Now, I’m a firm believer in the theory that you don’t know what you have until it’s gone, but even I can admit that Ryder, a guy who went without a goal in the season’s last nine games last year for Montreal, is not the answer. So, if Ryder is not the player who will push the Habs over the top, Briere definitely isn’t either.
Briere is far from bad. He has offensive skill, is a proven playoff performer, bangs home rebounds like nobody’s business and will probably help out the power play (again, a power play that ranked fifth in the league and didn’t necessarily need help, but I digress).
In fact, his style of play is eerily reminiscent of that of Brendan Gallagher, who was nominated for the Calder Memorial Trophy this past season. However, the Calder is awarded to rookies. Briere is nearly 15 years older than Gallagher and the charm kind of wears off once the injuries start to pile up.
It’s probably best to consider Briere "Brendan Gallagher-light" as a result, even if he is an incredible one pound heavier (one inch taller, for the record). And that last line sums up this acquisition best.
After going off the board to draft the 6’5”, 228-pound Michael McCarron in the first round last week, thereby acknowledging the Habs need to get bigger, Bergevin just signed Briere to make the Habs even smaller than they were already.
With the signing, the Habs will now have as many as four forwards in the top six that are 5’10” or shorter and less than 180 pounds. Now, size admittedly isn’t everything, but it is a lot, and the Habs just don’t have, well, any.
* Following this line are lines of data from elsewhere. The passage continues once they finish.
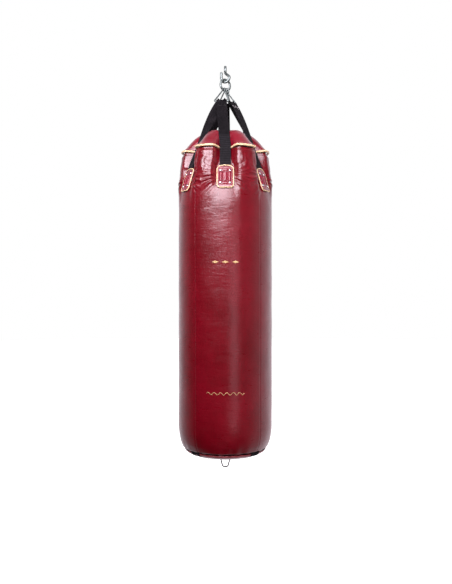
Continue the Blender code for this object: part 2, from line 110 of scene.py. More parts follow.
# Heights between which the webbing is ribbed and stands clear of the patch.
RIBBED = (1.056, 1.175)
PATCH_HALF = (0.0266, 0.0393)
PATCH_HEIGHT = WALL[9, 0]
PATCH_CORNER = 0.01
PATCH_LIFT, PATCH_THICK = 0.0051, 0.0017
PATCH_PIPING_R = 0.0021
WALL_R_AT_PATCH = 0.158
# Sewn rows of a patch, from its middle: two inner and two outer uprights and crossrows.
INNER_ROW = (0.009, 0.0195)
OUTER_ROW = (0.022, 0.0305)
RIVET_AT = (0.017, 0.02375)
RIVET_R, RIVET_RISE = 0.0045, 0.0026
# Share of the radius and of the rise, top to foot.
RIVET_PROFILE = ((0.0, 1.0), (0.3, 0.955), (0.55, 0.83), (0.78, 0.58), (0.93, 0.3), (1.0, 0.06),
                 (0.97, -0.05))
DIAMONDS_Z, WAVY_LINE_Z = -0.737, -1.2
HEAVY_THREAD_R, FINE_THREAD_R = 0.00055, 0.00035

HOOK_R, HOOK_TOP_R, HOOK_LOW_R, HOOK_LOW_Z, HOOK_YAW = 0.005, 0.015, 0.0165, -0.051, -25.0
RING_WIRE, RING_R, RING_YAW = 0.004, 0.021, 33.0
RING_Z = (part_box("hanging_ring")[0].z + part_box("hanging_ring")[1].z) / 2
LINK_WIRE, LINK_CLEARANCE, LINK_NECK = 0.0025, 0.0012, 0.0105
LINK_BAR_Z = -0.1321
LINK_BAR_HALF = 0.0285
LEG_BULGE = 0.0065
# Link, place on the ring, bar centre, bar direction, outer and inner leg, side of each wire.
LINKS = (
    ("front", -0.0085, (-0.0145, -0.032), -6.0, 0, 300, (1, 0)),
    ("right", 0.0095, (0.0265, -0.003), 50.0, 60, 120, (0, 1)),
    ("back", -0.0002, (-0.004, 0.033), 160.0, 180, 240, (0, 1)),
)
# Bands under the bag: their thickness against the legs' webbing, and the tab's width.
BAND_FLAT, TAB_WIDTH = 0.8, 0.025
TETHER_WIRE, TETHER_DROP = 0.00225, 0.015
TETHER_Z = UNDERSIDE_Z - TETHER_DROP
TETHER_TOP_HALF, TETHER_LOW_HALF, TETHER_TALL = 0.018, 0.0096, 0.0322

CAMERA_AT = (0.0026, -2.5, -0.8425)
LENS_MM = 40.85
# Name, azimuth, distance, height, size, power, height aimed at, seen in reflections.
LIGHTS = (
    ("key", -10.0, 1.9, -0.02, (1.1, 0.4), 16.0, -0.4, True),
    ("side_key", -39.0, 1.9, 0.19, (0.9, 0.45), 16.5, -0.4, True),
    ("wide_key", -14.0, 1.9, 0.48, (2.6, 0.6), 68.0, -0.4, True),
    ("high_key", -8.0, 1.5, 1.25, (1.6, 0.8), 26.0, -0.4, True),
    ("band", 20.0, 2.0, -0.95, (0.6, 1.5), 3.6, -0.95, True),
    ("low_fill", 0.0, 1.5, -2.2, (1.2, 0.6), 4.0, -1.45, False),
    ("front_fill", 50.0, 2.4, -0.85, (1.6, 2.0), 27.0, -0.85, False),
)
LIGHT_COLOR = (1.0, 0.91, 1.0)


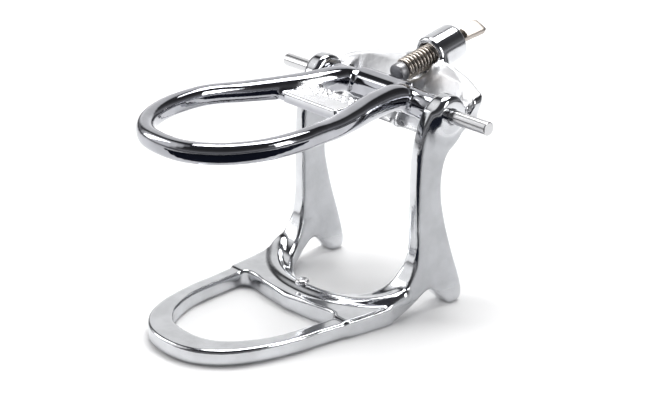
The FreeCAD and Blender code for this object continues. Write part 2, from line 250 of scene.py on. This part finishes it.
PLAN = np.array([
    [0, -60], [31.0, -60], [34.9, -27.5], [35.8, -16], [36.7, -4], [37.1, 6], [37.1, 40], [0, 40]])

RIB = mirror_outline(smooth_line([[33.6, -20.5], [31.2, -25.6], [27.0, -30.2], [21.5, -34.2],
                                  [15.0, -37.2], [8.0, -39.1], [0, -39.7], [-8, -39.1]], 4)[:25])

PLATE = np.array([
    [7.4, 58.8], [10.2, 58.3], [14.6, 65.6], [18.4, 71.8], [24.8, 80.2], [24.6, 82.2], [22.6, 82.3],
    [19.6, 79.8], [14.0, 71.2]])
PLATE_FRONT = np.vstack([
    [[0, 83.2]],
    smooth_line([[9, 83.4], [14, 82.4], [18, 81.7], [22, 81.0], [26, 80.1], [30, 79.2], [33.5, 77.9],
                 [35.4, 76.2], [35.9, 74.2], [35.0, 71.0], [33.6, 68.0], [31.4, 65.2], [28.8, 61.6],
                 [26.6, 58]], 4),
    [[26, 50], [0, 50]]])


RIB_LINE = np.column_stack([RIB, 5.7 + 2.6 * np.clip((np.abs(RIB[:, 0]) - 20) / 14, 0, 1) ** 2])
outer_at = outline_table(LOOP_OUT)
window_at = outline_table(LOOP_IN)
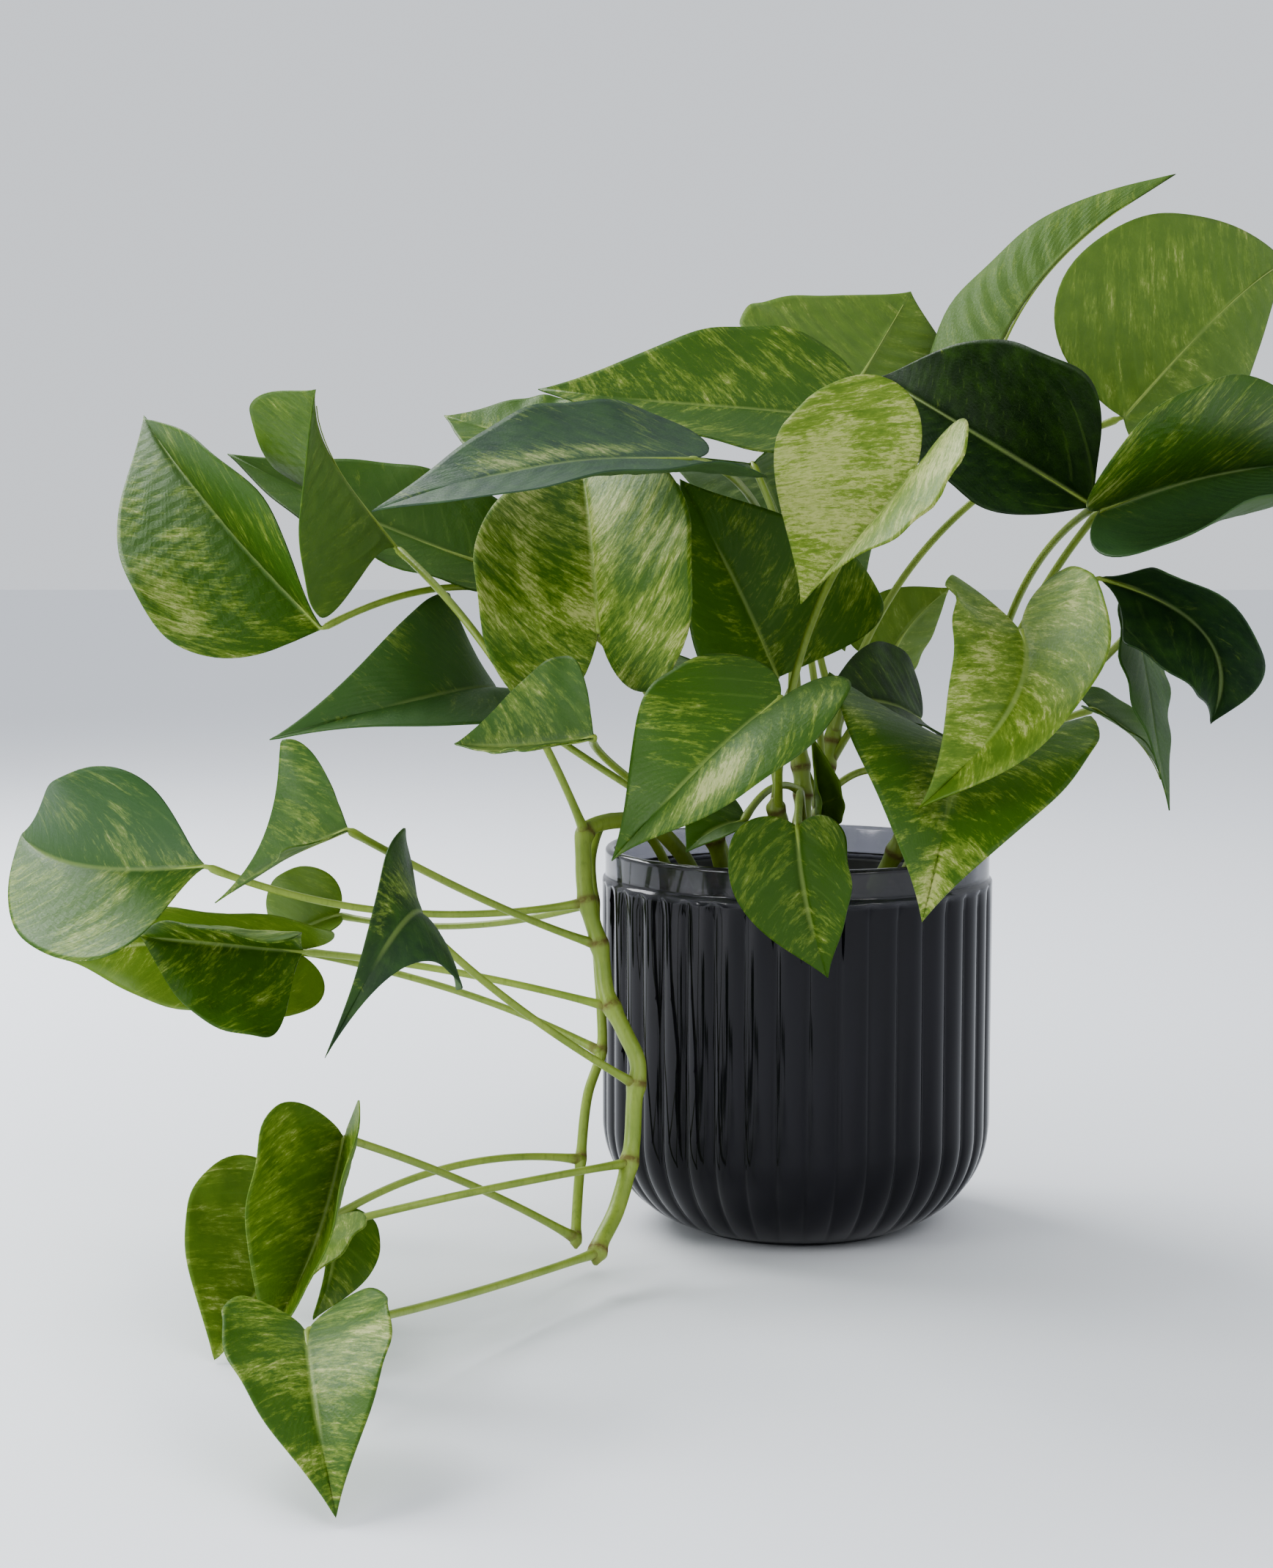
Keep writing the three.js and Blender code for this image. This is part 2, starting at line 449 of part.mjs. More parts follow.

With 22 roster spots filled and Bergevin having qualified Ryan White and Gabriel Dumont, another move is unlikely. That Montreal’s big acquisition of the offseason is fourth-line enforcer George Parros speaks volumes as to just how much Bergevin failed to prioritize and address Montreal’s key needs.
Maybe that’s unfair, but only to Parros, because he can legitimately help Montreal, giving the team a legitimate heavyweight at 6’5” and 228 pounds who will help to protect Briere and company come next season. It would be infinitely better, though, if he didn’t have to.
Bergevin has by most accounts done a good job up to now, but, discounting the four token pros listed in previous slides, there is really no good way to justify this move. The Habs will still likely contend for the top spot in their division again, but it’s definitely less for certain now because of the question mark that is Daniel Briere.
This isn't six years ago, Briere isn't the same player he was and the Habs should be looking toward the future anyway. Thankfully, it's still bright, but not at all because of this signing.